• Written task: Return each entry exactly, omitting nothing.
-- Start of Supplied material --
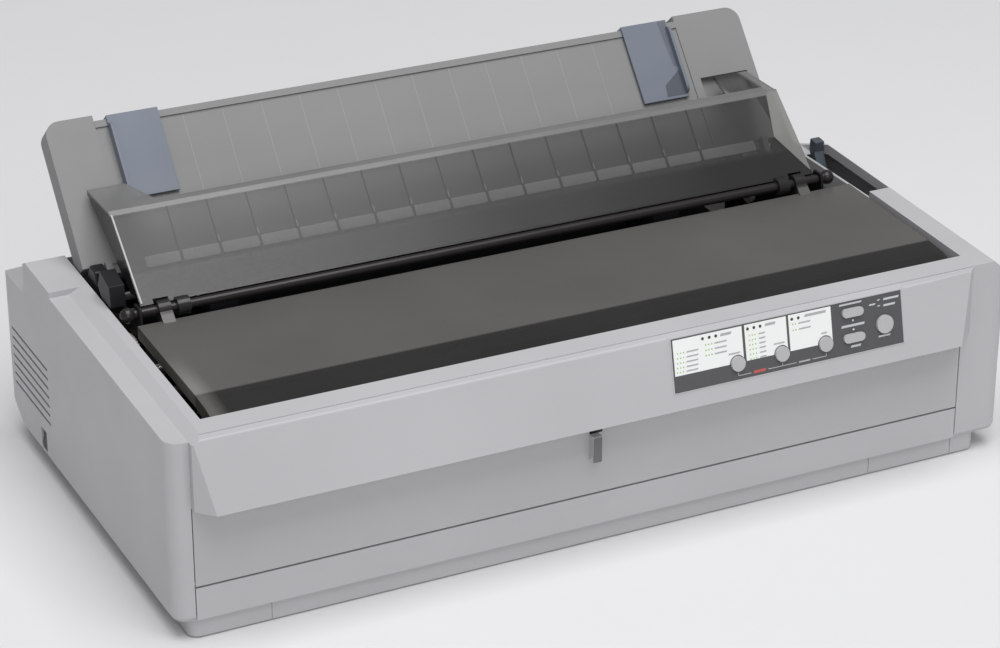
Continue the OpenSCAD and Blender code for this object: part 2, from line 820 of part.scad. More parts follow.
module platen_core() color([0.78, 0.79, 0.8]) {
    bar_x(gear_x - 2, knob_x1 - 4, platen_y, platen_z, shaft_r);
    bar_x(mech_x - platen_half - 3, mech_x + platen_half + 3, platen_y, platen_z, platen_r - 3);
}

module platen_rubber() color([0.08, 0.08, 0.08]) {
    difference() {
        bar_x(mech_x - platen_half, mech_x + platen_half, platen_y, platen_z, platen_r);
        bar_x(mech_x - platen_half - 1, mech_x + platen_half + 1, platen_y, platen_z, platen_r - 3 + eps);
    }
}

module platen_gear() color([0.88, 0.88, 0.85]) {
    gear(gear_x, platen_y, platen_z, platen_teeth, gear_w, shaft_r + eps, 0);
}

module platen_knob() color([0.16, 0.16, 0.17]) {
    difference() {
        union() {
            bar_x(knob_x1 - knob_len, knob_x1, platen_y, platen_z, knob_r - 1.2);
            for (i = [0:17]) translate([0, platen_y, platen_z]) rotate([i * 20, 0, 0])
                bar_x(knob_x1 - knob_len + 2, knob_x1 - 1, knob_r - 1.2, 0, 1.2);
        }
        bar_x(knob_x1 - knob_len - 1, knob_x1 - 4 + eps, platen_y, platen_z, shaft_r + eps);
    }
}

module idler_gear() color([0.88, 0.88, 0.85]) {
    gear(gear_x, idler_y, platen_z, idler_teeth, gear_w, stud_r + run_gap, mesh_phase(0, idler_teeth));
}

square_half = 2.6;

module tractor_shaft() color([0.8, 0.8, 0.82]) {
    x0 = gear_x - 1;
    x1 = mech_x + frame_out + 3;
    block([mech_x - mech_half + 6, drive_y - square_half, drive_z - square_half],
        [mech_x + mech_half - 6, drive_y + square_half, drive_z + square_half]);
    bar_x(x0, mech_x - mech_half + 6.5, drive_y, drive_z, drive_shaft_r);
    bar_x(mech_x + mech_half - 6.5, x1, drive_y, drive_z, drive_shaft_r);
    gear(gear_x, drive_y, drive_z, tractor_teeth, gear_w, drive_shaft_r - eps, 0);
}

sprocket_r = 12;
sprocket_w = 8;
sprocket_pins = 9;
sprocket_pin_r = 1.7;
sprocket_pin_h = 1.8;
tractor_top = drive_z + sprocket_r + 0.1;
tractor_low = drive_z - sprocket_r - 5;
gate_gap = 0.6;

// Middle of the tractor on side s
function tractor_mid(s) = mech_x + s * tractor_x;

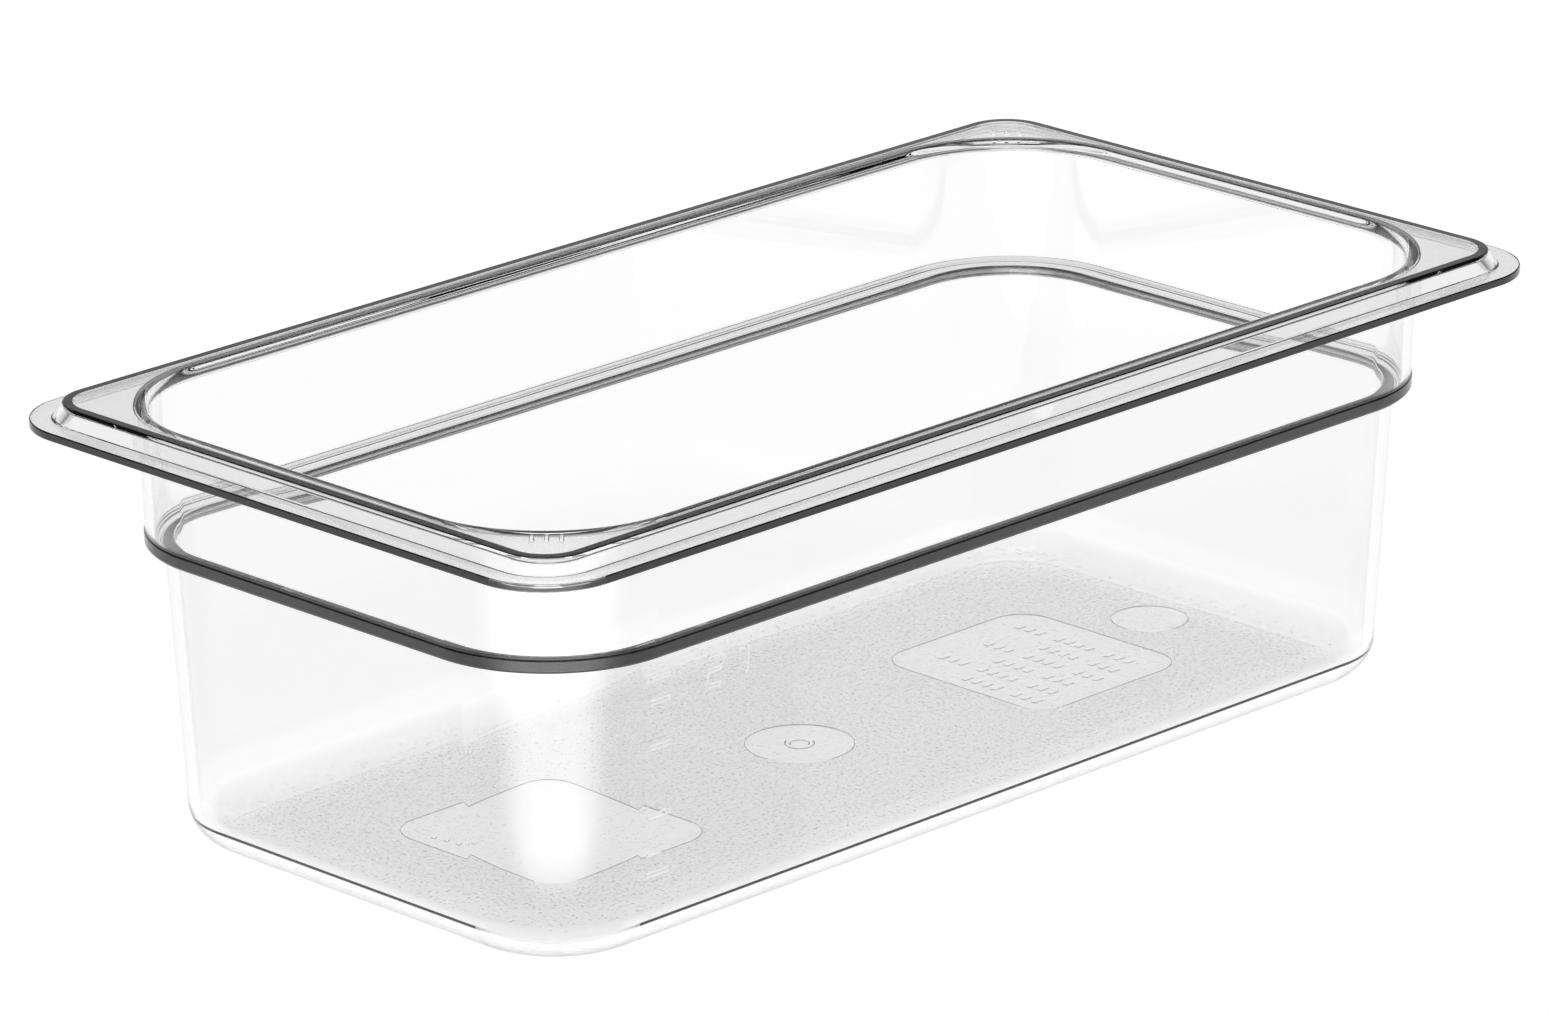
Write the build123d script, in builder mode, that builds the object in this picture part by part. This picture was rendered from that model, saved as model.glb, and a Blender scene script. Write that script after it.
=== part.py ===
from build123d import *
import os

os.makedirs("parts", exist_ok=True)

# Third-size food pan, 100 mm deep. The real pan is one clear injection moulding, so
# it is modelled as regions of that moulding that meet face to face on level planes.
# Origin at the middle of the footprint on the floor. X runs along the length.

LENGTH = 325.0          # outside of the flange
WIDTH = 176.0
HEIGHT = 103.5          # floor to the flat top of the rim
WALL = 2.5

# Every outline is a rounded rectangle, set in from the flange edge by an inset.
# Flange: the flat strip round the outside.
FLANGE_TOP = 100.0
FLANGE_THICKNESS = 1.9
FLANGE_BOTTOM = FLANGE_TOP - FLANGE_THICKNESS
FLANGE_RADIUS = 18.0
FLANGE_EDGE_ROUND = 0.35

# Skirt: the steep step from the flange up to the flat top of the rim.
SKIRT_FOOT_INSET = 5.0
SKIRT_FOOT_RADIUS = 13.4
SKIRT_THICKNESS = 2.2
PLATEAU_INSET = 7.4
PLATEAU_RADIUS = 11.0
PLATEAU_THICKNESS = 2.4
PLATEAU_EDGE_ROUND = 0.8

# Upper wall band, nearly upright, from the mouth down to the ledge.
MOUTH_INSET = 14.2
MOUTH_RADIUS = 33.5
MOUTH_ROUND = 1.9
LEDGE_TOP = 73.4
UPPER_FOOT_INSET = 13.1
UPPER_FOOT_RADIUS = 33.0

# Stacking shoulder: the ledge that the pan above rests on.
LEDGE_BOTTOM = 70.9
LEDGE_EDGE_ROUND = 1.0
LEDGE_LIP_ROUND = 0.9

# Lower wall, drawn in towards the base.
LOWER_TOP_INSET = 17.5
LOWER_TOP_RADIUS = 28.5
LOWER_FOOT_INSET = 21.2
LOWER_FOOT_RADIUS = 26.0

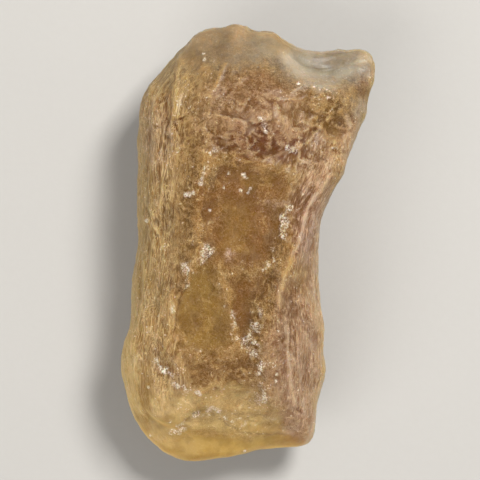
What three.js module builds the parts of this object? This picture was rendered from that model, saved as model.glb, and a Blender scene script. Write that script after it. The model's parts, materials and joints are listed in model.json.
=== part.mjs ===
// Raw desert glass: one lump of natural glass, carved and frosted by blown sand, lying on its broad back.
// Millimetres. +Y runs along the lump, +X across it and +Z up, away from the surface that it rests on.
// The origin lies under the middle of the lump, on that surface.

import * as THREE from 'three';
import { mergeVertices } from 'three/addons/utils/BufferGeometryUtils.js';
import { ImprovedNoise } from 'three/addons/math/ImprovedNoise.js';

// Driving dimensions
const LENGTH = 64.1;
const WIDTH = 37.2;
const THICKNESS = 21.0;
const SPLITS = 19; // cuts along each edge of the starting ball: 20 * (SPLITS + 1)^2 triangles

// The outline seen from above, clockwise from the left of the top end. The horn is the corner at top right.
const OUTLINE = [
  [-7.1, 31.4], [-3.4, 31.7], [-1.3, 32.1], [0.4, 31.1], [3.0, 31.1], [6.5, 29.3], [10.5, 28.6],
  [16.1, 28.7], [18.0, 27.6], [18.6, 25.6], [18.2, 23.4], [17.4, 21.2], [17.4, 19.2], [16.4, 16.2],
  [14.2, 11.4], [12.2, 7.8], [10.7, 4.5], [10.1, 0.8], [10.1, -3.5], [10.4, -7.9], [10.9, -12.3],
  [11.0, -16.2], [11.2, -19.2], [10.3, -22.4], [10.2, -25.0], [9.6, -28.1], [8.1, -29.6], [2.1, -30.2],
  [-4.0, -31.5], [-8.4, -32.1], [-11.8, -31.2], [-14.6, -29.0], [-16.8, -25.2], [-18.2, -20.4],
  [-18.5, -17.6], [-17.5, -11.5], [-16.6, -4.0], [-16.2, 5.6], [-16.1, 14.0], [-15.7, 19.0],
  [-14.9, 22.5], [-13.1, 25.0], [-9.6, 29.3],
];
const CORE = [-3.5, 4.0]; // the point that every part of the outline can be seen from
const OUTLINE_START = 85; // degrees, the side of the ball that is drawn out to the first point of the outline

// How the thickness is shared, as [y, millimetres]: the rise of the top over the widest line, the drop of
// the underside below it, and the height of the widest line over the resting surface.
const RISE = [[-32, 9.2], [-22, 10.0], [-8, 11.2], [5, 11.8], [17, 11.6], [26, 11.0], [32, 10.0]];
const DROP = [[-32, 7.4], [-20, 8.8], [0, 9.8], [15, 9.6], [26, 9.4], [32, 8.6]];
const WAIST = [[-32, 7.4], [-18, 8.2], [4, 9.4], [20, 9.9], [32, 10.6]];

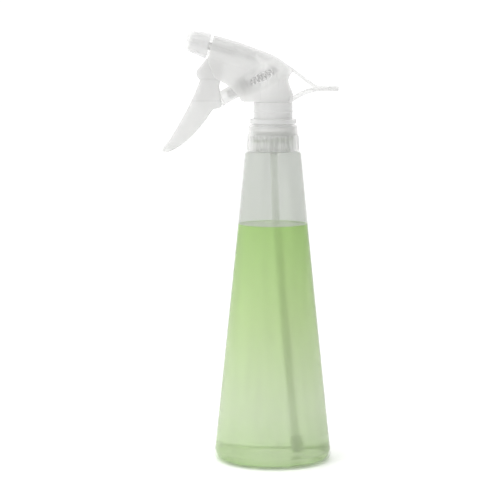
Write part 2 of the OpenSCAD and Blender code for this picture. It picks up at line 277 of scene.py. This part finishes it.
-- End of Supplied material --
• Completed task:
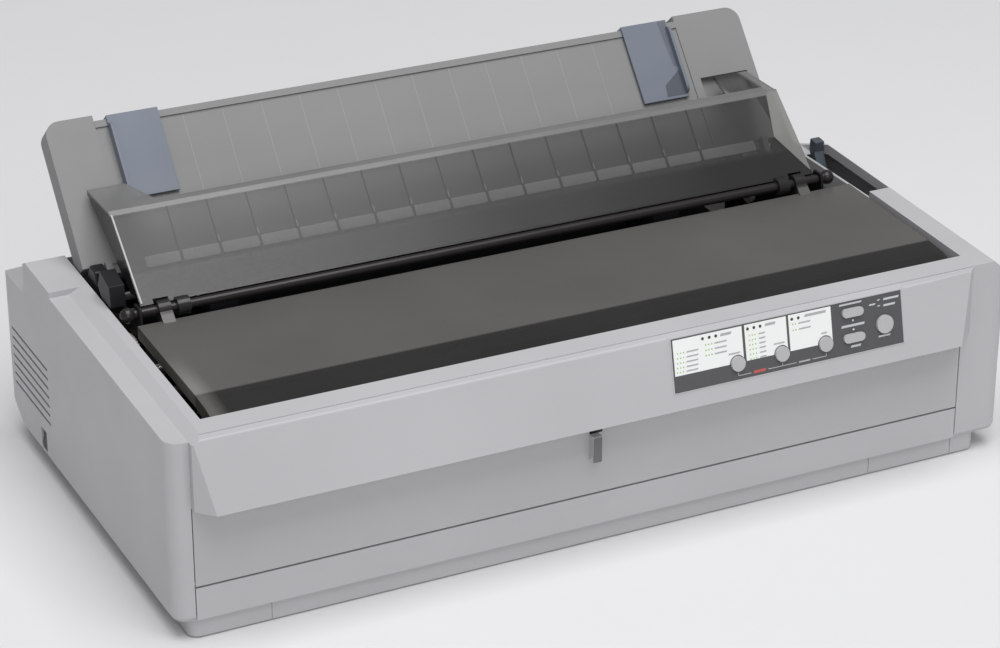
Continue the OpenSCAD and Blender code for this object: part 2, from line 820 of part.scad. More parts follow.
module platen_core() color([0.78, 0.79, 0.8]) {
    bar_x(gear_x - 2, knob_x1 - 4, platen_y, platen_z, shaft_r);
    bar_x(mech_x - platen_half - 3, mech_x + platen_half + 3, platen_y, platen_z, platen_r - 3);
}

module platen_rubber() color([0.08, 0.08, 0.08]) {
    difference() {
        bar_x(mech_x - platen_half, mech_x + platen_half, platen_y, platen_z, platen_r);
        bar_x(mech_x - platen_half - 1, mech_x + platen_half + 1, platen_y, platen_z, platen_r - 3 + eps);
    }
}

module platen_gear() color([0.88, 0.88, 0.85]) {
    gear(gear_x, platen_y, platen_z, platen_teeth, gear_w, shaft_r + eps, 0);
}

module platen_knob() color([0.16, 0.16, 0.17]) {
    difference() {
        union() {
            bar_x(knob_x1 - knob_len, knob_x1, platen_y, platen_z, knob_r - 1.2);
            for (i = [0:17]) translate([0, platen_y, platen_z]) rotate([i * 20, 0, 0])
                bar_x(knob_x1 - knob_len + 2, knob_x1 - 1, knob_r - 1.2, 0, 1.2);
        }
        bar_x(knob_x1 - knob_len - 1, knob_x1 - 4 + eps, platen_y, platen_z, shaft_r + eps);
    }
}

module idler_gear() color([0.88, 0.88, 0.85]) {
    gear(gear_x, idler_y, platen_z, idler_teeth, gear_w, stud_r + run_gap, mesh_phase(0, idler_teeth));
}

square_half = 2.6;

module tractor_shaft() color([0.8, 0.8, 0.82]) {
    x0 = gear_x - 1;
    x1 = mech_x + frame_out + 3;
    block([mech_x - mech_half + 6, drive_y - square_half, drive_z - square_half],
        [mech_x + mech_half - 6, drive_y + square_half, drive_z + square_half]);
    bar_x(x0, mech_x - mech_half + 6.5, drive_y, drive_z, drive_shaft_r);
    bar_x(mech_x + mech_half - 6.5, x1, drive_y, drive_z, drive_shaft_r);
    gear(gear_x, drive_y, drive_z, tractor_teeth, gear_w, drive_shaft_r - eps, 0);
}

sprocket_r = 12;
sprocket_w = 8;
sprocket_pins = 9;
sprocket_pin_r = 1.7;
sprocket_pin_h = 1.8;
tractor_top = drive_z + sprocket_r + 0.1;
tractor_low = drive_z - sprocket_r - 5;
gate_gap = 0.6;

// Middle of the tractor on side s
function tractor_mid(s) = mech_x + s * tractor_x;

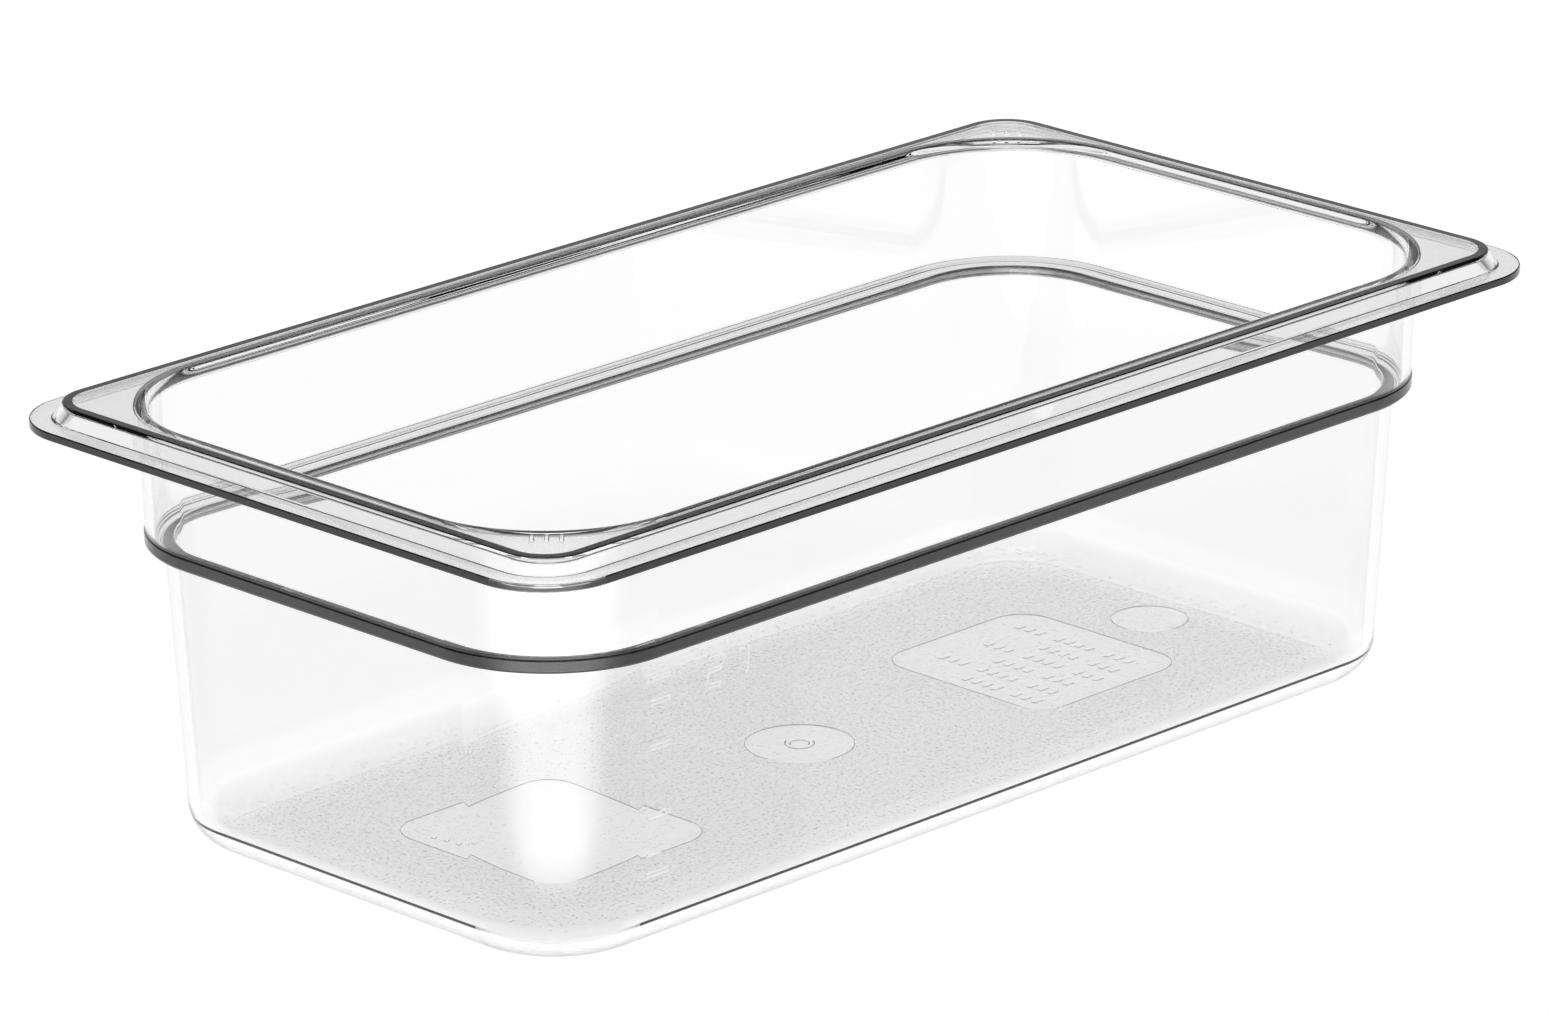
Write the build123d script, in builder mode, that builds the object in this picture part by part. This picture was rendered from that model, saved as model.glb, and a Blender scene script. Write that script after it.
=== part.py ===
from build123d import *
import os

os.makedirs("parts", exist_ok=True)

# Third-size food pan, 100 mm deep. The real pan is one clear injection moulding, so
# it is modelled as regions of that moulding that meet face to face on level planes.
# Origin at the middle of the footprint on the floor. X runs along the length.

LENGTH = 325.0          # outside of the flange
WIDTH = 176.0
HEIGHT = 103.5          # floor to the flat top of the rim
WALL = 2.5

# Every outline is a rounded rectangle, set in from the flange edge by an inset.
# Flange: the flat strip round the outside.
FLANGE_TOP = 100.0
FLANGE_THICKNESS = 1.9
FLANGE_BOTTOM = FLANGE_TOP - FLANGE_THICKNESS
FLANGE_RADIUS = 18.0
FLANGE_EDGE_ROUND = 0.35

# Skirt: the steep step from the flange up to the flat top of the rim.
SKIRT_FOOT_INSET = 5.0
SKIRT_FOOT_RADIUS = 13.4
SKIRT_THICKNESS = 2.2
PLATEAU_INSET = 7.4
PLATEAU_RADIUS = 11.0
PLATEAU_THICKNESS = 2.4
PLATEAU_EDGE_ROUND = 0.8

# Upper wall band, nearly upright, from the mouth down to the ledge.
MOUTH_INSET = 14.2
MOUTH_RADIUS = 33.5
MOUTH_ROUND = 1.9
LEDGE_TOP = 73.4
UPPER_FOOT_INSET = 13.1
UPPER_FOOT_RADIUS = 33.0

# Stacking shoulder: the ledge that the pan above rests on.
LEDGE_BOTTOM = 70.9
LEDGE_EDGE_ROUND = 1.0
LEDGE_LIP_ROUND = 0.9

# Lower wall, drawn in towards the base.
LOWER_TOP_INSET = 17.5
LOWER_TOP_RADIUS = 28.5
LOWER_FOOT_INSET = 21.2
LOWER_FOOT_RADIUS = 26.0

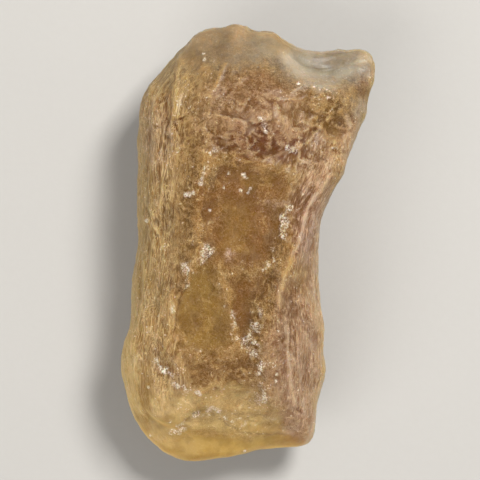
What three.js module builds the parts of this object? This picture was rendered from that model, saved as model.glb, and a Blender scene script. Write that script after it. The model's parts, materials and joints are listed in model.json.
=== part.mjs ===
// Raw desert glass: one lump of natural glass, carved and frosted by blown sand, lying on its broad back.
// Millimetres. +Y runs along the lump, +X across it and +Z up, away from the surface that it rests on.
// The origin lies under the middle of the lump, on that surface.

import * as THREE from 'three';
import { mergeVertices } from 'three/addons/utils/BufferGeometryUtils.js';
import { ImprovedNoise } from 'three/addons/math/ImprovedNoise.js';

// Driving dimensions
const LENGTH = 64.1;
const WIDTH = 37.2;
const THICKNESS = 21.0;
const SPLITS = 19; // cuts along each edge of the starting ball: 20 * (SPLITS + 1)^2 triangles

// The outline seen from above, clockwise from the left of the top end. The horn is the corner at top right.
const OUTLINE = [
  [-7.1, 31.4], [-3.4, 31.7], [-1.3, 32.1], [0.4, 31.1], [3.0, 31.1], [6.5, 29.3], [10.5, 28.6],
  [16.1, 28.7], [18.0, 27.6], [18.6, 25.6], [18.2, 23.4], [17.4, 21.2], [17.4, 19.2], [16.4, 16.2],
  [14.2, 11.4], [12.2, 7.8], [10.7, 4.5], [10.1, 0.8], [10.1, -3.5], [10.4, -7.9], [10.9, -12.3],
  [11.0, -16.2], [11.2, -19.2], [10.3, -22.4], [10.2, -25.0], [9.6, -28.1], [8.1, -29.6], [2.1, -30.2],
  [-4.0, -31.5], [-8.4, -32.1], [-11.8, -31.2], [-14.6, -29.0], [-16.8, -25.2], [-18.2, -20.4],
  [-18.5, -17.6], [-17.5, -11.5], [-16.6, -4.0], [-16.2, 5.6], [-16.1, 14.0], [-15.7, 19.0],
  [-14.9, 22.5], [-13.1, 25.0], [-9.6, 29.3],
];
const CORE = [-3.5, 4.0]; // the point that every part of the outline can be seen from
const OUTLINE_START = 85; // degrees, the side of the ball that is drawn out to the first point of the outline

// How the thickness is shared, as [y, millimetres]: the rise of the top over the widest line, the drop of
// the underside below it, and the height of the widest line over the resting surface.
const RISE = [[-32, 9.2], [-22, 10.0], [-8, 11.2], [5, 11.8], [17, 11.6], [26, 11.0], [32, 10.0]];
const DROP = [[-32, 7.4], [-20, 8.8], [0, 9.8], [15, 9.6], [26, 9.4], [32, 8.6]];
const WAIST = [[-32, 7.4], [-18, 8.2], [4, 9.4], [20, 9.9], [32, 10.6]];

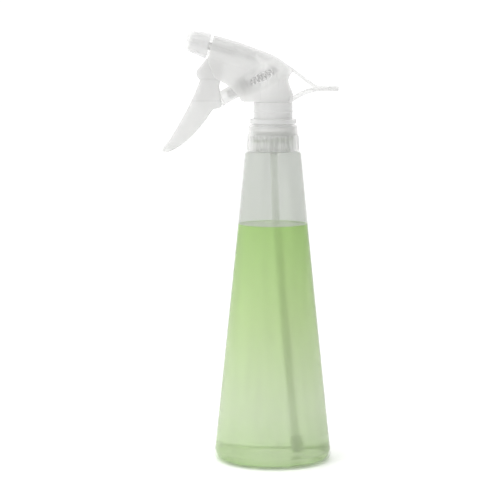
Write part 2 of the OpenSCAD and Blender code for this picture. It picks up at line 277 of scene.py. This part finishes it.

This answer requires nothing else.